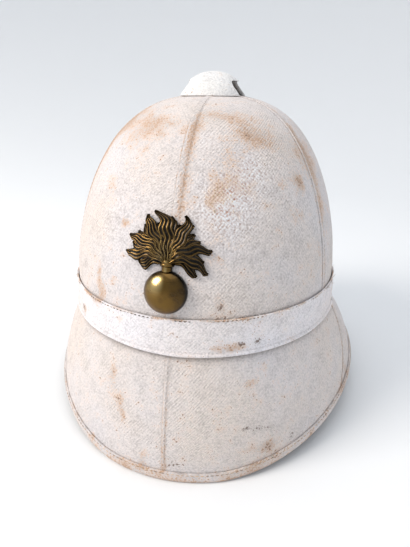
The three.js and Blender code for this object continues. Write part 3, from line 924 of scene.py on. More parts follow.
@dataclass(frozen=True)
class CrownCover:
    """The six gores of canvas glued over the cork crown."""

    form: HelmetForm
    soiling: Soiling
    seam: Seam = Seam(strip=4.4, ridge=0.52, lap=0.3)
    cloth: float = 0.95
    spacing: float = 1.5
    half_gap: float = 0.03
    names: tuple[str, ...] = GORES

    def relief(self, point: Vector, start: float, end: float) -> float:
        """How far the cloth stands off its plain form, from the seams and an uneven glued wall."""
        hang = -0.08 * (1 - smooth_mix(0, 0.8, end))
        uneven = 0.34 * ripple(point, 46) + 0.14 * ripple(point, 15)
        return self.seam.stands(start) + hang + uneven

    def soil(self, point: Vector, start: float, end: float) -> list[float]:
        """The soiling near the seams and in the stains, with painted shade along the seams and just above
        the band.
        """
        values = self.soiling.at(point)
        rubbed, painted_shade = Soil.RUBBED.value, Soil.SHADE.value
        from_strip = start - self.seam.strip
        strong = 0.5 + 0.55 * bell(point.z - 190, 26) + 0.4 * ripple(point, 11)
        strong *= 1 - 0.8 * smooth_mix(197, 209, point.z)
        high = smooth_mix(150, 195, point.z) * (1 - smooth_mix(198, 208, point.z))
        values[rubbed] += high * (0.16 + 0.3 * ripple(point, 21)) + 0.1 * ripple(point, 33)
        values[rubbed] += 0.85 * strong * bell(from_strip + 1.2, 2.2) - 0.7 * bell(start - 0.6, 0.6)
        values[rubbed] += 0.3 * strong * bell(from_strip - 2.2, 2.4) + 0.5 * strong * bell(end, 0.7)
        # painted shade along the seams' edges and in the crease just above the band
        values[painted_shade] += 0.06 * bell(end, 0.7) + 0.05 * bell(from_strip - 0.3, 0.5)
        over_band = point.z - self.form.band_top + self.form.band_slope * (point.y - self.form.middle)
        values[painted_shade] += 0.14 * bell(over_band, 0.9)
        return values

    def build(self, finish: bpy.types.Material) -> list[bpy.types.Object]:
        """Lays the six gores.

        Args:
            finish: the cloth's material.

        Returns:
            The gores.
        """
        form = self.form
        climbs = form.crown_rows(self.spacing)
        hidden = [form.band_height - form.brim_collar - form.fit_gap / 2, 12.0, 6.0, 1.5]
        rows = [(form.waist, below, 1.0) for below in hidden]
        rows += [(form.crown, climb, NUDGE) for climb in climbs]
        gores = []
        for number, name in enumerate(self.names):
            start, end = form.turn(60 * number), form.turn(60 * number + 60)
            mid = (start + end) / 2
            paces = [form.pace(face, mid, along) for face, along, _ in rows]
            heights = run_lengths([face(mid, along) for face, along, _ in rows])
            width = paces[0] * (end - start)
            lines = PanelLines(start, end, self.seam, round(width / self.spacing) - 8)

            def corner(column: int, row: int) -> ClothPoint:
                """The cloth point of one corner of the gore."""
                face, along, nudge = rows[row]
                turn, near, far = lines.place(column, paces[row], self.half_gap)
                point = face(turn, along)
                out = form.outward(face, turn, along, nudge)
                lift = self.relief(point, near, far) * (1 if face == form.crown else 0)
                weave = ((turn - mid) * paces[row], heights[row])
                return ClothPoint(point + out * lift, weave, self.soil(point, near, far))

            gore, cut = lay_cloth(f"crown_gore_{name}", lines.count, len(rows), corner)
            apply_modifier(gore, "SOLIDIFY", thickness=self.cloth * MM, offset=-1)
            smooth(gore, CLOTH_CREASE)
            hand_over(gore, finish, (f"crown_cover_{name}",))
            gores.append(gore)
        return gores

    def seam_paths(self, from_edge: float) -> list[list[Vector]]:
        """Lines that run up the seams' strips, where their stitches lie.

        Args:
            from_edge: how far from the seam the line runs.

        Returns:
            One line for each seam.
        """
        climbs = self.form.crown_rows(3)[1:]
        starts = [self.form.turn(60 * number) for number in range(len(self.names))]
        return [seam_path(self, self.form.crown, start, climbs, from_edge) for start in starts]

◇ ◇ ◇

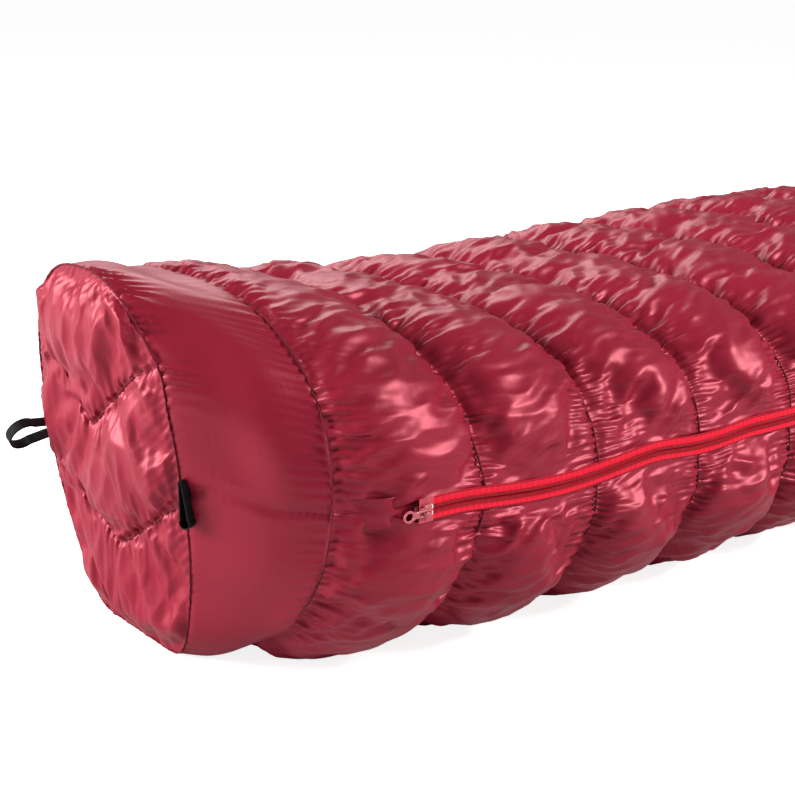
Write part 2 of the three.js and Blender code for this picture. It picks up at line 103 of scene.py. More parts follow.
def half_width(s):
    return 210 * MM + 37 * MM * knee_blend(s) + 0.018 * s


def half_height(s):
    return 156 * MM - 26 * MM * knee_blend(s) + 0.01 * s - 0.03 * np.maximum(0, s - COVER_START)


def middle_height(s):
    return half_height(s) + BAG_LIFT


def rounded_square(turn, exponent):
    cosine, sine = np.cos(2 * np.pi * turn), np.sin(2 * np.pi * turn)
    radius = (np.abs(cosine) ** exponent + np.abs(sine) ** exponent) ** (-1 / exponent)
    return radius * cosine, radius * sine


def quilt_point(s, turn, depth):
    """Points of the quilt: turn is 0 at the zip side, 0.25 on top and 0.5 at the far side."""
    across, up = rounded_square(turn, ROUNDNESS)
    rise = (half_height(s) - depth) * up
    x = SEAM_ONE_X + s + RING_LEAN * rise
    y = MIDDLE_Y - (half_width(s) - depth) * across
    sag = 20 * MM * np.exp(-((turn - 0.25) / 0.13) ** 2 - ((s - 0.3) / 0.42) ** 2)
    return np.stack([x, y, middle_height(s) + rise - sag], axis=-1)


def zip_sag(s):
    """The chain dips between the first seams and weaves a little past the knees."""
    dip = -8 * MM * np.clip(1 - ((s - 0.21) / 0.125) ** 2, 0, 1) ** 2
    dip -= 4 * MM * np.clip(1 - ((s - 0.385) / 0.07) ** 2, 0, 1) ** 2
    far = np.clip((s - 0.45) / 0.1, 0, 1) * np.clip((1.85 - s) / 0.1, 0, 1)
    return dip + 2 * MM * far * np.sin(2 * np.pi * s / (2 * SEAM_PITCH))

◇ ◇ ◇

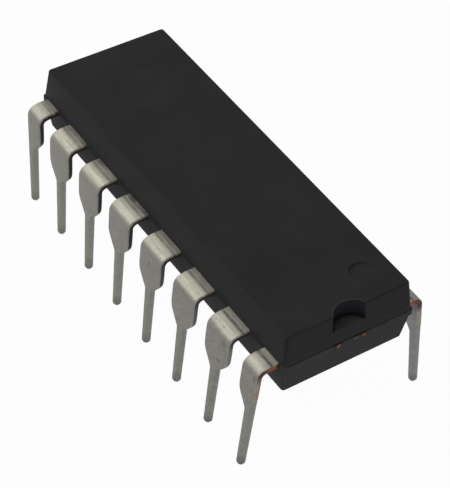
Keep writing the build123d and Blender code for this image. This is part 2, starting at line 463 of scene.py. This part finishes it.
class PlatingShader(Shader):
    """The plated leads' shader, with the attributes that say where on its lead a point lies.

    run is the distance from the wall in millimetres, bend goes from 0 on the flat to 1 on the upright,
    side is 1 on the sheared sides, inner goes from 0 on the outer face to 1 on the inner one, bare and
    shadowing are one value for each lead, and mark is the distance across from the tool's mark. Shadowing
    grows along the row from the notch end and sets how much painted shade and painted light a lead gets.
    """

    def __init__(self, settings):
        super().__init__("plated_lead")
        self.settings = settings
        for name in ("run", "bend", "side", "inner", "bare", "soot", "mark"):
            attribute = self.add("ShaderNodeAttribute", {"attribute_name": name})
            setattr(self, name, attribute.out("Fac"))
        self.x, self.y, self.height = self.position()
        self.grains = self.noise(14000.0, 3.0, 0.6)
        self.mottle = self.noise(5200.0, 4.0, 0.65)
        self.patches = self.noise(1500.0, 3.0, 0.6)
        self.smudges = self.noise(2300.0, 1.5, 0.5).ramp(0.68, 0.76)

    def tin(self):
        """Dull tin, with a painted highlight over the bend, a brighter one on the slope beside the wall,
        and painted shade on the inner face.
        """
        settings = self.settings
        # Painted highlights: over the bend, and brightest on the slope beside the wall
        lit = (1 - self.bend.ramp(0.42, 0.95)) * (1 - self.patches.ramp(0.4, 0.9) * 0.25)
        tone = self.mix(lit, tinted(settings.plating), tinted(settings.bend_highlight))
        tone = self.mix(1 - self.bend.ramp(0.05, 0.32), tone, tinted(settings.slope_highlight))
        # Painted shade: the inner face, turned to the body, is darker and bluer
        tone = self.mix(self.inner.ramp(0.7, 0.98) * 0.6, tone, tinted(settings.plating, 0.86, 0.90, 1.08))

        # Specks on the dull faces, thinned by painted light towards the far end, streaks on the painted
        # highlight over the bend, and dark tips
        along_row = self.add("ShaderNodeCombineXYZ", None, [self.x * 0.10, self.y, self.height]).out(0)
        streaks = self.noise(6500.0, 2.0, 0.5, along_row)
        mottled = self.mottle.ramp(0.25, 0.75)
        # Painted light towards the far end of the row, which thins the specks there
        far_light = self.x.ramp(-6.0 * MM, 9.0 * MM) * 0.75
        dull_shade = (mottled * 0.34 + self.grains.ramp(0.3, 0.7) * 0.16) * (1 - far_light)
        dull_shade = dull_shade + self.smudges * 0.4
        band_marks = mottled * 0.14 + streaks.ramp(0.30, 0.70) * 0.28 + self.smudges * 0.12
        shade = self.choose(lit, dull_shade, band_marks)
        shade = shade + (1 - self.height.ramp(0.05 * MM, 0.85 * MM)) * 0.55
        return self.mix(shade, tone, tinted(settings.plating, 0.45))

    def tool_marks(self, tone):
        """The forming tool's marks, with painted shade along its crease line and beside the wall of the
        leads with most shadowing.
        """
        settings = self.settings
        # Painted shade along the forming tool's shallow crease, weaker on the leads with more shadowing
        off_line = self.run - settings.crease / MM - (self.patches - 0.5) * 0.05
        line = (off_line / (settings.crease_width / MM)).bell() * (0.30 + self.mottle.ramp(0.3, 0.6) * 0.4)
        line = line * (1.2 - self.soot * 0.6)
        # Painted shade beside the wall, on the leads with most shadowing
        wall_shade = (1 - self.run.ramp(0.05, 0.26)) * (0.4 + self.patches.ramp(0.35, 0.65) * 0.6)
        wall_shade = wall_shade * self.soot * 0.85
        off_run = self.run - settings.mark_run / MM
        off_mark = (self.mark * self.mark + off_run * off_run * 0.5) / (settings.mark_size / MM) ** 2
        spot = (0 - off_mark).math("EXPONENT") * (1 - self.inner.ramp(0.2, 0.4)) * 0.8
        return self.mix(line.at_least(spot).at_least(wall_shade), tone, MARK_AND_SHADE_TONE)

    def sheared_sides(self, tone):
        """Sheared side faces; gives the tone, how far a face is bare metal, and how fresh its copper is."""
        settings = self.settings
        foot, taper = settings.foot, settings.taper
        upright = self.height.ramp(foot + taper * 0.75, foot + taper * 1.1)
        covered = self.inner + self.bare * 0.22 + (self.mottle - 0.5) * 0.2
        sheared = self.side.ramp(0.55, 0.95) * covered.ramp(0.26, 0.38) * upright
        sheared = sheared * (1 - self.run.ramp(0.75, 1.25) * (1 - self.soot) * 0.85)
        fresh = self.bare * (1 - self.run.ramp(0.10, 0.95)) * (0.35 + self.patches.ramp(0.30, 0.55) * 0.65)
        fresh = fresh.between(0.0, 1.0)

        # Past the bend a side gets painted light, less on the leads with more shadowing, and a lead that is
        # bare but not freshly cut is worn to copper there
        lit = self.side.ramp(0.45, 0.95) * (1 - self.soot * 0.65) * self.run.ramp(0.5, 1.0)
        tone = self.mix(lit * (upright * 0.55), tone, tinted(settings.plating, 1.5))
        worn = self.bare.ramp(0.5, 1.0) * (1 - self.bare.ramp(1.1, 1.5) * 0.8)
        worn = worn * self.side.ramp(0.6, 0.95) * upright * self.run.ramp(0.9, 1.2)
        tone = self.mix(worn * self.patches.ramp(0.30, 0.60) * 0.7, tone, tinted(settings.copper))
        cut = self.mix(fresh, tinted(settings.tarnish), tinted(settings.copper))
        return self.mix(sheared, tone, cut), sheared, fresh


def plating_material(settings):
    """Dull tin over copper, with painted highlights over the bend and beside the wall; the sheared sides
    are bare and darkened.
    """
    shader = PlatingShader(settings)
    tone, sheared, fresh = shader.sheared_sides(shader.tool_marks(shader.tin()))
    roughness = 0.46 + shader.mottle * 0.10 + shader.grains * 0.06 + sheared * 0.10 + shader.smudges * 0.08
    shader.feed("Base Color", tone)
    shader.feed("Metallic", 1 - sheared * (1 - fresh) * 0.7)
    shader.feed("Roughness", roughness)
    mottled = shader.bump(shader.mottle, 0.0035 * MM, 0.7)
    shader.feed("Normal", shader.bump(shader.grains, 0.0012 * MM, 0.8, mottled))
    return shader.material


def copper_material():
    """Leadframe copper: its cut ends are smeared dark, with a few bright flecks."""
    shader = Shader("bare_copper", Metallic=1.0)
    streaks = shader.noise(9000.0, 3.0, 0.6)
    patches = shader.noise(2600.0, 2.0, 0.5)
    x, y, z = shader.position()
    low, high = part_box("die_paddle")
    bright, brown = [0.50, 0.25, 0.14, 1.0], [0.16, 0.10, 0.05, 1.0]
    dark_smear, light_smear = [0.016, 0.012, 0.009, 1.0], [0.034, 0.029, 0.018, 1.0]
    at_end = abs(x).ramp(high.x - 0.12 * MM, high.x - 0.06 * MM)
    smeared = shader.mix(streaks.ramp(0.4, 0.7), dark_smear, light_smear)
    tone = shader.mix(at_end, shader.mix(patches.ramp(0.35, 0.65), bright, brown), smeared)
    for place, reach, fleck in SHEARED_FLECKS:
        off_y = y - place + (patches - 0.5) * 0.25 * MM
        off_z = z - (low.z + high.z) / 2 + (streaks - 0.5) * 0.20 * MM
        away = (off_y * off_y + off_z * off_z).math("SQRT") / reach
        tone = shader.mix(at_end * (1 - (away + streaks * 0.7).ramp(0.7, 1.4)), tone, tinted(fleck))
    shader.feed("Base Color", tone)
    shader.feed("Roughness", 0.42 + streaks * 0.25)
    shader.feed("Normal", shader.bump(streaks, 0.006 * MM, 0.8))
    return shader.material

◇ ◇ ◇

What you need to do →
Using the listing above, return all lines where the word "Write" occurs.

Response →
The three.js and Blender code for this object continues. Write part 3, from line 924 of scene.py on. More parts follow.
Write part 2 of the three.js and Blender code for this picture. It picks up at line 103 of scene.py. More parts follow.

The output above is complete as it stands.